I lift up my eyes to the mountains— where does my help come from? My help comes from the Lord, the Maker of heaven and earth.
Then Solomon stood before the altar of the Lord in front of the whole assembly of Israel, spread out his hands toward heaven and said: “Lord, the God of Israel, there is no God like you in heaven above or on earth below—you who keep your covenant of love with your servants who continue wholeheartedly in your way.
I Kings 8:22–23
Asanas in the Bible were more than just symbolic for one’s feelings; they were expressions of love, reverence, respect, humility, surrender, awe, security… It’s actually the way God created us. He created us to be expressive beings with the ability to glorify Him heart, mind, soul, spirit… and body. When we use postures to experience who God created us to be, we’re practicing yoga asanas. Being that there are Christians who believe that Yoga is not of God, I would like to address the biggest misconceptions specifically when it comes to yoga asanas:
MISCONCEPTION: YOGA POSTURES ARE NAMED AFTER ANIMALS AND HINDU GODS, SO PRACTICING YOGA ASANAS IS LIKE WORSHIPPING ANIMALS AND GODS THAT THE POSES ARE NAMED AFTER.
It is true that some of the poses are named after Hindu gods and animals, but using these poses in your yoga practice does not mean you’re worshipping a Hindu deity. According to Mark 7: 15, “Nothing outside a person can defile them by going into them. Rather, it is what comes out of a person that defiles them.” For me, when I practice yoga asanas, I focus on my breathing, being present in each moment and acknowledging the presence of the Holy Spirit. But, if practicing yoga asanas causes you to go against your conscience, you should not practice it because, “I am convinced, being fully persuaded in the Lord Jesus, that nothing is unclean in itself. But if anyone regards something as unclean, then for that person it is unclean.” (Romans 14:14)
I’m sure there are more misconceptions about yoga asanas, but the above misconception is the one I’ve been told numerous times. So how should we practice the yoga asanas to glorify God?
1. Start with a word of prayer.
Sit comfortably and relax your shoulders. Take deep, diaphragmatic breaths, focusing only on your breath. Once you feel settled physically and mentally, let God know that you are dedicating this practice to Him (or anything else you would like to tell him before you start).
2. Warm Up
Do some gentle poses to warm up the spine and joints as well as to gently stretch any tight muscles. Some great warm-up poses are Cat/Cow, Child’s Pose, and Downward Dog Pose.
3. Salutation Flow
This is typically known as a Sun Salutation, but if this term bothers you, then you can use a different term such as “God Praise Flow,” or just simply, “Salutation” which is what I generally call it. It can be the traditional Sun Salutations or a set of poses to flow in and out of. Connecting each movement with breath, it will begin to energize your soul while increasing heat in your body.
4. Standing Poses
Standing poses such as Tree and Mountain create stillness, balance, and connection to earth. It reminds us that “being still” (Psalm 46:10 and Exodus 14:14) takes work. We call yoga practice a “PRACTICE” because it really is that: A practice in being still. A practice in balance. A practice in strength. A practice in being completely present.

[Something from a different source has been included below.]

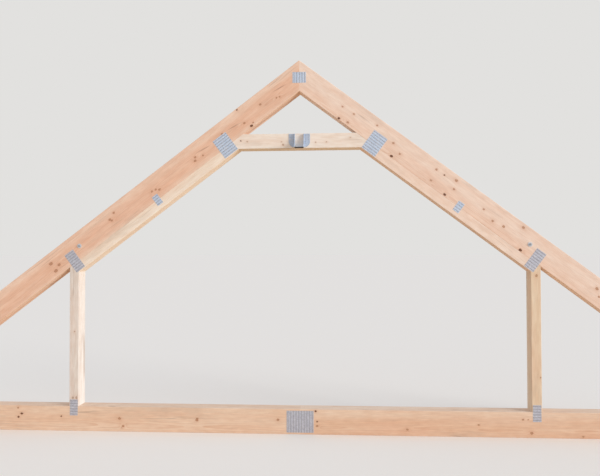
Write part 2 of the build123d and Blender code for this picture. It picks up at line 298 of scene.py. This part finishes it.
def planedFir(name, colours, turn, start, knots, streaks, seed):
    # Planed fir: pale earlywood, warm latewood lines in long arches and a dull satin from the planer knives
    rng = random.Random(seed)
    sap, heart, late = [fromHex(c) for c in colours]
    material, tree = newMaterial(name)
    place = addNode(tree, "TexCoord", {}, {}, "Object")
    facing = addNode(tree, "TexCoord", {}, {}, "Normal")
    board = addNode(tree, "Mapping", {}, {"Vector": place, "Location": [-c for c in start],
                                          "Rotation": (0, turn, 0)})
    luck = [rng.uniform(-50, 50) for _ in range(3)]
    pattern = {}
    for part, (waves, detail, roughness, order, levels) in firPatterns.items():
        shifted = addNode(tree, "Mapping", {}, {"Vector": board, "Location": luck[::order], "Scale": waves})
        noise = addNode(tree, "TexNoise", {}, {"Vector": shifted, "Scale": 1, "Detail": detail,
                                               "Roughness": roughness}, "Fac")
        if levels:
            starts, full, share = levels
            noise = addNode(tree, "MapRange", {}, {"Value": noise, "From Min": starts, "From Max": full,
                                                   "To Max": share})
        pattern[part] = noise
    fibre = pattern["fibre"]
    halo, cores, rims = knotShares(tree, board, knots)
    lateWood, heartWood = growthRings(tree, board, pattern["wander"], halo, rng)

    # Sapwood turns to heartwood with pink clouds, and latewood, fibres and mottles go over both
    warmth = addNode(tree, "Math", {"operation": "MULTIPLY_ADD"},
                     {0: heartWood, 1: fir["heartShare"], 2: fir["paleShift"]})
    warmth = addNode(tree, "Math", {"operation": "MULTIPLY_ADD", "use_clamp": True},
                     {0: pattern["stretch"], 1: fir["stretchShare"], 2: warmth})
    colour = addNode(tree, "Mix", colourMix, {mixFactor: warmth, mixA: sap, mixB: heart}, mixOut)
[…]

5. Seated/Kneeling/Arm Balancing/Prone/Supine Poses
This includes non-standing poses where you’re inverting (upside down) or creating backbends, twists, laterals (side bends), extensions (lengthening the spine), and forward bends. Inversions include handstands and shoulder stands; Arm-balancing poses include Crow pose and Firefly pose; Kneeling poses include Gate pose and Camel Pose. I generally keep prone (lying on belly) and supine (lying on back) poses towards the end for flowing easily (as opposed to standing up, lying down, sitting up, kneeling, lying down again, etc.).
Each pose has a different effect on the body, mind and soul, with backbends being extremely energizing and forward bends being very calming.
6. Supine Cool-Downs
There is no strict rule about lying down on your back for cool-downs, but I personally prefer to cool down lying down on my back because it’s a peaceful transition to Savasana. Any gentle movements that will release any leftover tension in the body is appropriate.
This is the final pose in an asanas practice. This is where you lie still and surrender your body, mind and soul to God. Completely. Savasana is known to be the most challenging pose in yoga because you’re not only disciplining the body to be still but your mind as well. Savasana can be in the form of a guided relaxation or complete silence.